● What the task asks:
The data below holds the lines to copy: everything from the line containing "The OpenSCAD and" to the line containing "# edges. The", both ends included, set down exactly.

Start of Data shown

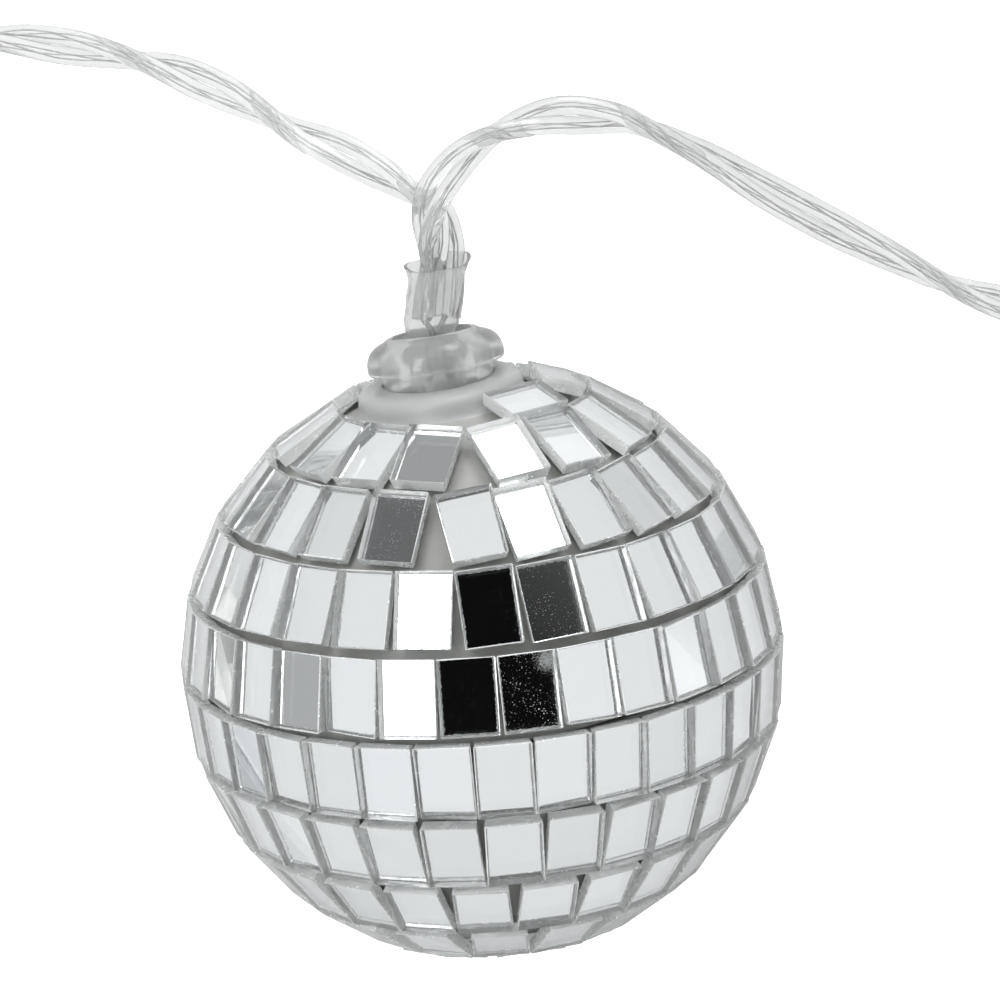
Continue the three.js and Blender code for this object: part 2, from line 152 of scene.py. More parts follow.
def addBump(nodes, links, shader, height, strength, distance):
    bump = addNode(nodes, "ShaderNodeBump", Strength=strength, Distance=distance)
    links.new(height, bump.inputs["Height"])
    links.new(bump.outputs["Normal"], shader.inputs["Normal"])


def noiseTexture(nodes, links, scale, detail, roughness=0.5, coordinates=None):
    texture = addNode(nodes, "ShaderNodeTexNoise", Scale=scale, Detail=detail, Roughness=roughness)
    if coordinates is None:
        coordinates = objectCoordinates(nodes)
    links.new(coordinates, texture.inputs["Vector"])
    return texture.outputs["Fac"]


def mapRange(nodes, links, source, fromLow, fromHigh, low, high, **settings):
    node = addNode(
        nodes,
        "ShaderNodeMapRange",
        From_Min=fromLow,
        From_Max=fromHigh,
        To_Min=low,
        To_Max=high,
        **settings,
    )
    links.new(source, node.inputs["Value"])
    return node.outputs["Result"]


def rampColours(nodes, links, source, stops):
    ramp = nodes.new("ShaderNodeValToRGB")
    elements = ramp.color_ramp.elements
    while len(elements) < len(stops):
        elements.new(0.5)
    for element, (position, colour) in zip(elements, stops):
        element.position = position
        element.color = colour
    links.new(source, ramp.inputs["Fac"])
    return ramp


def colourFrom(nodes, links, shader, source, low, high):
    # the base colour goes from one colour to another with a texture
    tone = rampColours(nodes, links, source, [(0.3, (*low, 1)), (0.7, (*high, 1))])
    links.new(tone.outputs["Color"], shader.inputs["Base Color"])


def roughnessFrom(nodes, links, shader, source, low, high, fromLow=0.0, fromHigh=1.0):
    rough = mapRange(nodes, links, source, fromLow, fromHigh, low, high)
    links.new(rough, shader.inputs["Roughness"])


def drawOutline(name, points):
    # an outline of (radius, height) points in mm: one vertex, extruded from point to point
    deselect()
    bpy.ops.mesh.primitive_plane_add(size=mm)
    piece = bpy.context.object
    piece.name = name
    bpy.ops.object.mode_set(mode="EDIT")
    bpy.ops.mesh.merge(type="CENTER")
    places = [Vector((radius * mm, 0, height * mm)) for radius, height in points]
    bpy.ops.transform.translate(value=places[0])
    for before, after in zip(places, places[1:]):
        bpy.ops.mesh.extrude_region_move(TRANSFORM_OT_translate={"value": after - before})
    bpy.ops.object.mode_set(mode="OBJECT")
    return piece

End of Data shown
Start of Data shown

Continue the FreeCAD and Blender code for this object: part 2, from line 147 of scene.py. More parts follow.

End of Data shown
Start of Data shown

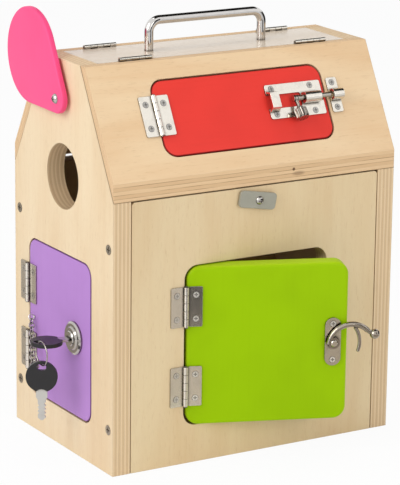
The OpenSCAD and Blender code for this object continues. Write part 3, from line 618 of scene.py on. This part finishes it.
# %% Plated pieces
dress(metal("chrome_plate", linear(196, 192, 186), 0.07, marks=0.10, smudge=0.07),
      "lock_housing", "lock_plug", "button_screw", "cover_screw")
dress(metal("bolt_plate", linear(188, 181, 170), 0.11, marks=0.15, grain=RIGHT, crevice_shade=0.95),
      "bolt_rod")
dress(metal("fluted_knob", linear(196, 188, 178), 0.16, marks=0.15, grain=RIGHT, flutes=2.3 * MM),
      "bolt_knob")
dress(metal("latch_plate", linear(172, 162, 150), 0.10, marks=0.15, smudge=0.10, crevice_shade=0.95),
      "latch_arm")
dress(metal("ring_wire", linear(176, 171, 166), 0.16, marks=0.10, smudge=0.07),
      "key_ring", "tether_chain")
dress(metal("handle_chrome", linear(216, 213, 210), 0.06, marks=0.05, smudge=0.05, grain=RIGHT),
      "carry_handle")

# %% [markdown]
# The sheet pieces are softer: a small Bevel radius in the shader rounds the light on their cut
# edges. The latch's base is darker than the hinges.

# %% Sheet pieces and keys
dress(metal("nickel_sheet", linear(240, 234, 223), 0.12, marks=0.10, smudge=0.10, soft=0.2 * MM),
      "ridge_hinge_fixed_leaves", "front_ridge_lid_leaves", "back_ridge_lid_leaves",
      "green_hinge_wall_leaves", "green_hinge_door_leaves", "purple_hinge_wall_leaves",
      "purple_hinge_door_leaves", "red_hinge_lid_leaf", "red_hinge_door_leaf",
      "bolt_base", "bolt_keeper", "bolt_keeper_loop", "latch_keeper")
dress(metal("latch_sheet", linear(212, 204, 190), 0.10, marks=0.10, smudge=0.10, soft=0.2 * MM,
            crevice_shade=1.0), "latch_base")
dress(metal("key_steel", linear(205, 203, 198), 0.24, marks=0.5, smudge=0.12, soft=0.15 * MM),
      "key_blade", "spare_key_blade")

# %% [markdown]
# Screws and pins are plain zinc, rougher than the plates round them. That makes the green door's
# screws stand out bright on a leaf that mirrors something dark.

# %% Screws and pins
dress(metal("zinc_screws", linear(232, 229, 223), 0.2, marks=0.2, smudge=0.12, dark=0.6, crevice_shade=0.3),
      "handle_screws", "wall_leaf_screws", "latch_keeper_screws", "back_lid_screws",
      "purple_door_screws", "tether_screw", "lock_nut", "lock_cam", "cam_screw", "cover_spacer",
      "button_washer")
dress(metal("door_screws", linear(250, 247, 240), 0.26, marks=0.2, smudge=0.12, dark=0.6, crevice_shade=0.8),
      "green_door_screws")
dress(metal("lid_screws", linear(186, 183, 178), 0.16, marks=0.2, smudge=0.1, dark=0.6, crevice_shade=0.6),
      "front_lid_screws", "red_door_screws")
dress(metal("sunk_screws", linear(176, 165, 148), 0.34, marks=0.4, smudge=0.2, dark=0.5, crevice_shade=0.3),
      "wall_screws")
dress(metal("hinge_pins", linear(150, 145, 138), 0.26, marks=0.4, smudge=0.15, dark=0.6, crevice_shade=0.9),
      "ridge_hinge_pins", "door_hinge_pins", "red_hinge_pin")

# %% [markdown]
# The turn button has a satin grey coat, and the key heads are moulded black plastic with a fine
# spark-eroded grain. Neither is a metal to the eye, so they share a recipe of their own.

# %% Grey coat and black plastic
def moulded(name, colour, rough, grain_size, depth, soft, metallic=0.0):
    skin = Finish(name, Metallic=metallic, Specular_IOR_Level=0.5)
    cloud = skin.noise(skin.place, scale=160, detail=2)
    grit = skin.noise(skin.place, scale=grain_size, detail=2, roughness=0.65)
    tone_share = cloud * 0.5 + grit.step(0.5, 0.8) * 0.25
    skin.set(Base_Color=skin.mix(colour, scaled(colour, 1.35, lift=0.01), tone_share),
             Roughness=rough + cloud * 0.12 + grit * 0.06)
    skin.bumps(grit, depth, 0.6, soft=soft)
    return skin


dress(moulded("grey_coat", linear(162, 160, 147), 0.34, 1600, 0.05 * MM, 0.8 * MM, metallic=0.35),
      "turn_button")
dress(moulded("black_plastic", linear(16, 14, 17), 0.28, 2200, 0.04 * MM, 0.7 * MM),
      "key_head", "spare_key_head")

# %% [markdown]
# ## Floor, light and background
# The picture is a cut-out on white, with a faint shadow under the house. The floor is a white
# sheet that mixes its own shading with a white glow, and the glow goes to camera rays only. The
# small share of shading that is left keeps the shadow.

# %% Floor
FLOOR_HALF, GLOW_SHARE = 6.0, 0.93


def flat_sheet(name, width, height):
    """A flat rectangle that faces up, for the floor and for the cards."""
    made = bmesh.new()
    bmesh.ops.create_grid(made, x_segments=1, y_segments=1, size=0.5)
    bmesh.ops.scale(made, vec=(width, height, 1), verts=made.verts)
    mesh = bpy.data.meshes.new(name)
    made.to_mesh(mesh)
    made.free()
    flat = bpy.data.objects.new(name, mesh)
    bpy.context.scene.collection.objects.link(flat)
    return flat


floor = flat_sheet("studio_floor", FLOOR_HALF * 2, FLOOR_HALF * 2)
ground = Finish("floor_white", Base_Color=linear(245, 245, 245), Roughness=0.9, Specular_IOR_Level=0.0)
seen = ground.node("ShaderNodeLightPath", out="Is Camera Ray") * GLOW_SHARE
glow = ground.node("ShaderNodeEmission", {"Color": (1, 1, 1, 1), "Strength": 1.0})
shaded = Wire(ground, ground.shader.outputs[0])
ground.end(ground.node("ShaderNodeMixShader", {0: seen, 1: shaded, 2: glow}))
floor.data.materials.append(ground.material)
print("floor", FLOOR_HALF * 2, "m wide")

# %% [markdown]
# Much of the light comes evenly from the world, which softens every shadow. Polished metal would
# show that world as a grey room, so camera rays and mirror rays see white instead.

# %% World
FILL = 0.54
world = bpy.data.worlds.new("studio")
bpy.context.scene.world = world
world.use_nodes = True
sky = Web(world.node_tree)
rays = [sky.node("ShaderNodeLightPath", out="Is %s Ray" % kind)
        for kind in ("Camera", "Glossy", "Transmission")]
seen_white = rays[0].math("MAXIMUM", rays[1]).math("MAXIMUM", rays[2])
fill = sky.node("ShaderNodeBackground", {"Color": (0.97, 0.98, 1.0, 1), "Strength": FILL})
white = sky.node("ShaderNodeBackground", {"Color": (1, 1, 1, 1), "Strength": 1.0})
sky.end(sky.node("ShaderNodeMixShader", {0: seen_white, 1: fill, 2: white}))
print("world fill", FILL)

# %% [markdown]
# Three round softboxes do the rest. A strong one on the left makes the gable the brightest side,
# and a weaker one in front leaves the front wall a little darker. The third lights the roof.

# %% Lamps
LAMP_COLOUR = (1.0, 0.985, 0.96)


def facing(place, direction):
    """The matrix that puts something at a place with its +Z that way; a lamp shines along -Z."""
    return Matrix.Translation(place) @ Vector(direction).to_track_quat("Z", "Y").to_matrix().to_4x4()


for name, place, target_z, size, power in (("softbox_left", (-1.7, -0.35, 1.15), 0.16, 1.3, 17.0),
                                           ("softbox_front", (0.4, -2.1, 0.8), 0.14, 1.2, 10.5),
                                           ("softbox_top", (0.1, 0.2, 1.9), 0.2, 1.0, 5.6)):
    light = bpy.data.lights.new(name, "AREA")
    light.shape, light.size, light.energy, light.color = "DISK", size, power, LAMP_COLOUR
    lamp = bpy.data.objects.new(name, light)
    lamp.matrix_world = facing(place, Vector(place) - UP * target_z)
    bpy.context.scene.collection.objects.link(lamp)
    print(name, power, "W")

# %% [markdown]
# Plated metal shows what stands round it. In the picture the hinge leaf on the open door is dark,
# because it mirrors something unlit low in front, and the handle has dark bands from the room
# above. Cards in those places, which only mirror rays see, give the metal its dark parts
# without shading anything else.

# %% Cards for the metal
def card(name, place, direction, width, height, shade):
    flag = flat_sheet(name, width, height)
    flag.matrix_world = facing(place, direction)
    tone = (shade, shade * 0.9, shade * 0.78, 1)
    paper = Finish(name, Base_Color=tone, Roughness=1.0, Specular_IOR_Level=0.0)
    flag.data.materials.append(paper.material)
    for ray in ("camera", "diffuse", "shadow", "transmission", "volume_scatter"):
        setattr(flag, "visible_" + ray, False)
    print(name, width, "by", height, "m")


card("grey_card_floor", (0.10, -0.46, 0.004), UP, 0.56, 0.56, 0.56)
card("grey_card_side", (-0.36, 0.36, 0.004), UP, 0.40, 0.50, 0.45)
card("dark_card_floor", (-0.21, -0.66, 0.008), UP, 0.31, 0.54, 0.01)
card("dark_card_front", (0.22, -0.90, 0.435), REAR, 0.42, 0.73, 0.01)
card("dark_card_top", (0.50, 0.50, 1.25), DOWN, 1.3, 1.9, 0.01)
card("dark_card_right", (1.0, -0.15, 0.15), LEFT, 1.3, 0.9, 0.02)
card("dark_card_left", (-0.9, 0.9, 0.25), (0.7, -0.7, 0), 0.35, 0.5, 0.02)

End of Data shown

● Result:
The OpenSCAD and Blender code for this object continues. Write part 3, from line 618 of scene.py on. This part finishes it.
# %% Plated pieces
dress(metal("chrome_plate", linear(196, 192, 186), 0.07, marks=0.10, smudge=0.07),
      "lock_housing", "lock_plug", "button_screw", "cover_screw")
dress(metal("bolt_plate", linear(188, 181, 170), 0.11, marks=0.15, grain=RIGHT, crevice_shade=0.95),
      "bolt_rod")
dress(metal("fluted_knob", linear(196, 188, 178), 0.16, marks=0.15, grain=RIGHT, flutes=2.3 * MM),
      "bolt_knob")
dress(metal("latch_plate", linear(172, 162, 150), 0.10, marks=0.15, smudge=0.10, crevice_shade=0.95),
      "latch_arm")
dress(metal("ring_wire", linear(176, 171, 166), 0.16, marks=0.10, smudge=0.07),
      "key_ring", "tether_chain")
dress(metal("handle_chrome", linear(216, 213, 210), 0.06, marks=0.05, smudge=0.05, grain=RIGHT),
      "carry_handle")

# %% [markdown]
# The sheet pieces are softer: a small Bevel radius in the shader rounds the light on their cut
# edges. The latch's base is darker than the hinges.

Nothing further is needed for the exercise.